The fact that intermittently reinforced responses are much more resistant to extinction than continuously reinforced responses has been named the partial reinforcement extinction effect (PREE). Once a behavior has been learned, schedules of consequences will determine the frequency and pattern of occurrence over extended time periods. Skinner devised a schema to organize intermittent behavior-consequence contingencies based on two considerations. Did the contingency require a certain number of responses (ratio schedule) or a single response during a window of opportunity (interval schedule)? Was the number of responses or length of time between opportunities constant (fixed) or inconsistent (variable)?
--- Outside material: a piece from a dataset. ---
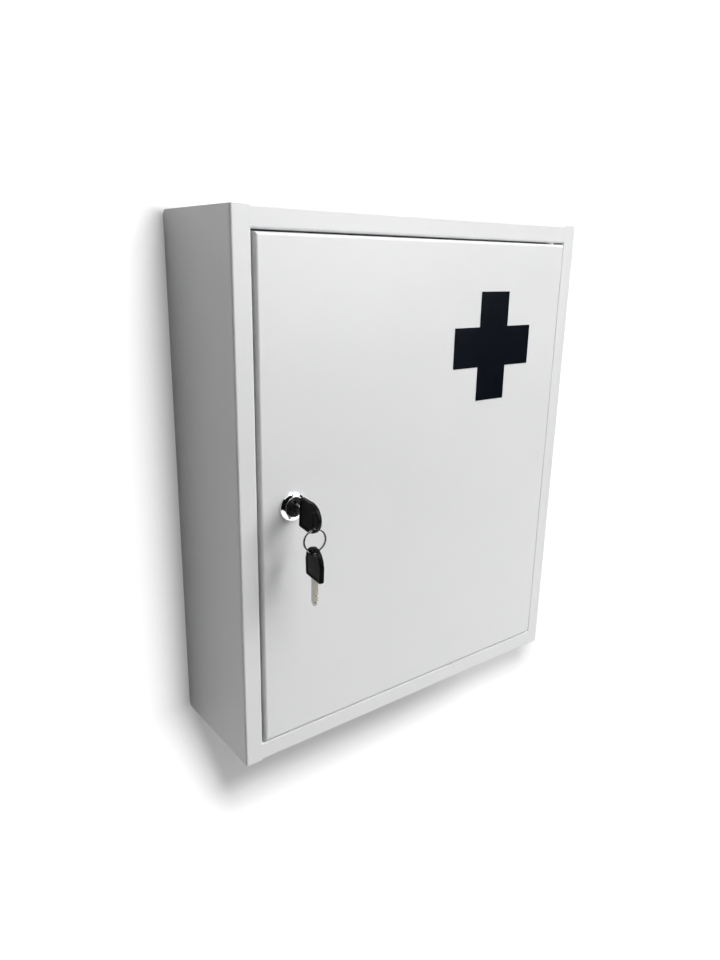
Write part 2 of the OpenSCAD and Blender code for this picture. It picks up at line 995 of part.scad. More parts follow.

Each of the four basic schedules of positive reinforcement (FR, VR, FI, VI) result in a characteristic response pattern. Fixed contingencies result in post-reinforcement pauses whereas variable contingencies produce consistent response rates. Ratio contingencies result in higher response rates than interval contingencies. Procedures holding reinforcement frequency constant reveal that the ability to influence how soon reinforcement occurs is responsible for the higher response rates under ratio schedules.